Marx also argued that war between countries is a necessary consequence of the competition for raw materials and control of markets. Having analysed all these, Marx concluded that the problems of capitalist society could only be solved when the power would pass into the hands of the working people. The working class being a revolutionary class would create a state that would guarantee the rights for all. In such a society there would be no classes and exploitation could be ended.
In order to understand the relevance of Karl Marx today, we must recall some of the important features of the epoch we are in. Let us begin with a look at the history of the twentieth century.
Recalling that the work of Marx inspired many successors including V. I. Lenin and others, today the world is one where socialism does not exist anywhere. While socialism was constructed in the USSR starting from the October Revolution in 1917 and for several decades afterwards, a slow restoration of capitalism took place, under the shell of socialism in the USSR and in the East Bloc countries after the death of Stalin. In the entire period after the end of the First World War and into the nationalist struggles in the colonies after the Second World War, socialism filled the hearts and minds of millions who fought for their emancipation from colonial powers. However, the bi-polar division of the world took place in the 1950s and continued for several decades during the period of the Cold War.
The world changed in a momentous manner in the period between 1989 and 1991. This was the period in which the Berlin Wall came down, the unification of Germany took place after the division of Germany between the Allied Powers and the USSR after the end of Second World War in Europe. In 1991 the USSR was liquidated. A Commonwealth of Independent Nations constituted by several of the former Soviet Republics replaced it. They adopted capitalism as their way forward. The victors of the Cold War announced that this was the triumph of so-called liberal democracy and superiority of market economics. A book entitled `The End of History and the Last Man’ proclaimed that such values are the highest form of civilization. The Paris Charter was signed that would put the rights of private property as the supreme.
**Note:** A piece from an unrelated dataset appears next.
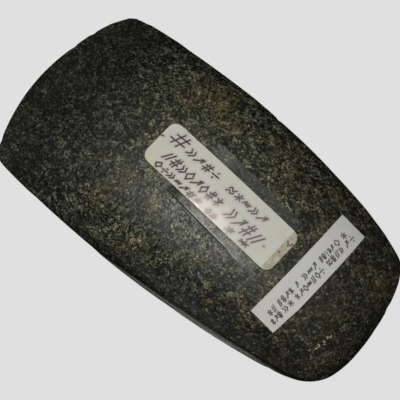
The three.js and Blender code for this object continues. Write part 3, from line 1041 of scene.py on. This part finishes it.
# The glint's place on the tape, in shares of the tape's length.
GLINT_ALONG, GLINT_UP = 0.455, 0.069
FILM = (0.66, 0.67, 0.64, 1)
EDGE_SHADOW_BLACK = (0.004, 0.004, 0.004, 1)
FILM_SHADE_DARK = (0.02, 0.02, 0.018, 1)
FILM_SHADE_GREY = (0.085, 0.087, 0.083, 1)
GLINT = (0.95, 0.94, 0.92, 1)


def tape_material(looks):
    """Clear film: whitish streaks below the label, partly painted glare; painted shade above it; a painted
    shadow line at its edge.
    """
    material, graph, shader, _ = new_material("clear tape film")
    sheet, along, up = sheet_axes(graph)
    line = looks.edge / TAPE_LENGTH
    on_stone = graph.attribute("on_stone")
    lower = graph.ramp(up, 0.2, 0.18)

    streaks = graph.noise(graph.stretched(sheet, (1.0, 0.35, 1.0)), 0.03, 5.0, 0.68)
    # Painted reflection: below the label the film carries whitish streaks, partly its own cloudiness and
    # partly painted glare, kept to the stretch where the lamp's glare falls.
    middle = graph.times(graph.ramp(along, 0.36, 0.48), graph.ramp(along, 1.2, 0.6))
    milky_glare = graph.times(graph.ramp(streaks, 0.3, 0.75, 0.35, 1.7), on_stone)
    milky_glare = graph.times(milky_glare, graph.times(lower, middle))
    upper = graph.times(graph.math("SUBTRACT", 1.0, lower), on_stone, graph.ramp(along, 0.22, 0.5))
    haze_and_glare = graph.times(milky_glare, looks.haze_and_glare)

    broken = graph.ramp(graph.noise(sheet, 0.05, 3.0), 0.3, 0.5, 0.5, 1.0)
    ends = graph.times(graph.ramp(along, 0.2, 0.27), graph.ramp(along, 0.93, 0.75))
    # Painted shadow: a black line along the film's lower edge, and just inside it a thin pale painted
    # highlight.
    edge_shadow_line = graph.times(graph.ramp(up, line * 1.3, line * 0.9), ends)
    edge_highlight_line = graph.times(
        graph.ramp(up, line * 2.6, line * 2.0), graph.ramp(up, line, line * 1.5), ends, broken)

    colour = graph.mix(edge_shadow_line, FILM, EDGE_SHADOW_BLACK)
    alpha = graph.plus(haze_and_glare, graph.times(edge_shadow_line, 0.9))
    alpha = graph.math("ADD", alpha, graph.times(edge_highlight_line, 0.12), clamp=True)
    over_label = graph.math("SUBTRACT", 0.025, graph.times(on_stone, 0.01))
    # Painted shade: a near-black patch at the left of the film's lower strip, and a dark grey film over the
    # stone above the label, both darkening the stone beneath.
    film_shade = graph.times(graph.ramp(along, 0.44, 0.31), graph.ramp(along, 0.2, 0.26))
    film_shade = graph.times(film_shade, graph.times(lower, on_stone))
    colour = graph.mix(film_shade, colour, FILM_SHADE_DARK)
    colour = graph.mix(upper, colour, FILM_SHADE_GREY)
    film_shade = graph.most(film_shade, upper)
    alpha = graph.most(alpha, graph.times(film_shade, 0.38))
    sideways = graph.math("ABSOLUTE", graph.math("SUBTRACT", along, GLINT_ALONG))
    upward = graph.math("ABSOLUTE", graph.math("SUBTRACT", up, GLINT_UP))
    glint = graph.times(graph.ramp(sideways, 0.055, 0.0), graph.ramp(upward, 0.016, 0.0))
    colour = graph.mix(glint, colour, GLINT)
    alpha = graph.most(alpha, graph.times(glint, 0.75))
    alpha = graph.times(graph.most(alpha, over_label), graph.attribute("top"))
    graph.feed(shader.inputs["Base Color"], colour)
    graph.feed(shader.inputs["Alpha"], alpha)
    rough = graph.most(graph.ramp(streaks, 0.3, 0.7, 0.28, 0.45), edge_shadow_line)
    rough = graph.most(rough, graph.ramp(film_shade, 0.0, 0.1))
    graph.feed(shader.inputs["Roughness"], rough)
    wrinkle = graph.noise(graph.stretched(sheet, (1.0, 0.4, 1.0)), 0.03, 3.0)
    graph.feed(shader.inputs["Normal"], graph.bump(wrinkle, 0.3, 0.05 * MM))
    return material


class AXE_OT_tape(bpy.types.Operator):
    """Makes the clear tape that holds the written label down"""

    bl_idname = "axe.tape"
    bl_label = "Clear Tape"
    bl_options = {"REGISTER", "UNDO"}

    def execute(self, context):
        tape = flat_grid("clear_tape_film", TAPE_LENGTH, TAPE_WIDTH, TAPE_STEP)
        own = points_of(tape.data)[:, :2] * (TAPE_LENGTH, TAPE_WIDTH)
        cos, sin = math.cos(TAPE_TURN), math.sin(TAPE_TURN)
        flat = own @ np.array([[cos, sin], [-sin, cos]]) + (TAPE_ALONG, TAPE_ASIDE)
        past = np.abs(flat[:, 1]) - WRITTEN_WIDTH / 2
        over = 1 - smoothstep(0.1 * MM, TAPE_TENT, past)
        lift = GLUE_THICKNESS + over * (PAPER_THICKNESS + GLUE_THICKNESS)
        paint(tape.data, "on_stone", smoothstep(0, 0.15 * MM, past))
        lay_sheet(tape, flat, WRITTEN_CENTRE, WRITTEN_TURN, lift, TAPE_THICKNESS, pattern=own)
        paint(tape.data, "top", normals_of(tape.data)[:, 2] > 0)
        tape.data.materials.append(tape_material(context.scene.tape_looks))
        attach(tape, "root")
        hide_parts("clear_tape")
        return {"FINISHED"}


def camera_axes():
    """The camera's right, up and backward directions."""
    back = Vector((math.tan(CAMERA_TILT_ASIDE), -math.tan(CAMERA_TILT_BACK), 1)).normalized()
    right = Vector((math.cos(CAMERA_ROLL), math.sin(CAMERA_ROLL), 0))
    right = (right - right.dot(back) * back).normalized()
    return right, back.cross(right), back


def soft_light(name, place, target, size, power, colour, up):
    """A round lamp that shines from its place to a target."""
    bpy.ops.object.light_add(type="AREA", location=place)
    lamp = bpy.context.object
    lamp.name = name
    lamp.data.shape = "DISK"
    lamp.data.size = size
    lamp.data.energy = power
    lamp.data.color = colour
    back = (place - target).normalized()
    right = up.cross(back).normalized()
    lamp.matrix_world = Matrix.Translation(place) @ Matrix(
        (right, back.cross(right), back)).transposed().to_4x4()


class AXE_OT_stage(bpy.types.Operator):
    """Makes the pale floor, the soft lights and the camera"""

    bl_idname = "axe.stage"
    bl_label = "Stage"
    bl_options = {"REGISTER", "UNDO"}

    def execute(self, context):
        looks = context.scene.stage_looks
        scene = context.scene
        scene.view_settings.view_transform = "Standard"
        scene.view_settings.look = "None"
        deselect()
        bpy.ops.mesh.primitive_circle_add(vertices=96, radius=FLOOR_RADIUS, fill_type="NGON")
        floor = context.object
        floor.name = floor.data.name = "floor"
        material, graph, shader, _ = new_material("pale floor")
        seen = graph.add("ShaderNodeLightPath").outputs["Is Camera Ray"]
        shader.inputs["Base Color"].default_value = (0.01, 0.01, 0.01, 1)
        shader.inputs["Roughness"].default_value = 1
        shader.inputs["Specular IOR Level"].default_value = 0
        shader.inputs["Emission Color"].default_value = WHITE
        graph.feed(shader.inputs["Emission Strength"], graph.times(seen, looks.floor_glow))
        floor.data.materials.append(material)

        right, up, back = camera_axes()
        aim = Vector((0, 0, CAMERA_AIM_HEIGHT)) + right * AIM_RIGHT + up * AIM_UP
        bpy.ops.object.camera_add()
        camera = context.object
        camera.name = "camera"
        camera.data.sensor_width = SENSOR
        camera.data.lens = PIXELS_PER_METRE * CAMERA_DISTANCE * SENSOR / PICTURE_PIXELS
        camera.data.clip_start, camera.data.clip_end = 0.01, 10
        camera.matrix_world = Matrix.Translation(aim + back * CAMERA_DISTANCE) @ Matrix(
            (right, up, back)).transposed().to_4x4()
        scene.camera = camera

        key_place = LIT_PLACE + KEY_DIRECTION.normalized() * KEY_DISTANCE
        soft_light("key light", key_place, LIT_PLACE, KEY_SIZE, looks.key, looks.warmth, up)
        soft_light("fill light", FILL_PLACE, LIT_PLACE, FILL_SIZE, looks.fill, WHITE[:3], up)

        world = bpy.data.worlds.new("room")
        world.use_nodes = True
        background = world.node_tree.nodes["Background"]
        background.inputs["Color"].default_value = WHITE
        background.inputs["Strength"].default_value = looks.surround
        scene.world = world
        return {"FINISHED"}


class AXE_PT_panel(bpy.types.Panel):
    """The steps that dress the stone axe, and their settings."""

    bl_idname = "AXE_PT_panel"
    bl_label = "Stone Axe"
    bl_space_type = "VIEW_3D"
    bl_region_type = "UI"
    bl_category = "Stone Axe"

    def draw(self, context):
        for step in STEPS:
            self.layout.operator(step.bl_idname)
        for name, looks in LOOKS.items():
            box = self.layout.box()
            for setting in looks.__annotations__:
                box.prop(getattr(context.scene, name), setting)


STEPS = (AXE_OT_stone, AXE_OT_written_label, AXE_OT_tape, AXE_OT_printed_label, AXE_OT_stage)
CLASSES = (*LOOKS.values(), *STEPS, AXE_PT_panel)


def register():
    for cls in CLASSES:
        bpy.utils.register_class(cls)
    for name, looks in LOOKS.items():
        setattr(bpy.types.Scene, name, bpy.props.PointerProperty(type=looks))


def unregister():
    for name in LOOKS:
        delattr(bpy.types.Scene, name)
    for cls in reversed(CLASSES):
        bpy.utils.unregister_class(cls)


def main():
    register()
    grain_group()
    soil_group()
    bpy.ops.axe.stone()
    bpy.ops.axe.written_label()
    bpy.ops.axe.tape()
    bpy.ops.axe.printed_label()
    bpy.ops.axe.stage()


if __name__ == "__main__":
    main()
Other countries like India were quick to adapt and discarded the slogans of socialism and opted for liberalization and privatisation.
We are now in a position to evaluate what was the outcome of those momentous events. As the Cold War epoch ended, and as the imperialist camp tightened its hold on the world through its organs and established the post-Cold War era, none of the predictions of peace and prosperity have come true. But rather the world finds itself more and more chaotic, and more and more ungovernable. There have been endless wars of imperialist conquest, none of which have been conclusive. Working people across the world are completely disempowered and thrown to the streets. Youth and intelligentsia find themselves at the mercy of the most crude and filthy political leadership. Women are insulted and humiliated every day. The world is becoming an intolerable place for most human beings.
The above said, the work and life of Marx which are timeless examples on how to work together and solve problems by coming together and waging a tireless struggle for change. The analyses of Marx demonstrates that in every epoch there is a need to have an objective understanding of the world around us. This understanding can only be based on the relations of production. The analysis of politics as an integrated whole is an imperative for the youth and citizens of the world.
Let us take a fresh look at society using the methods Marx originated and developed and contend and solve the problems of today. Let him inspire us so that we have a tomorrow.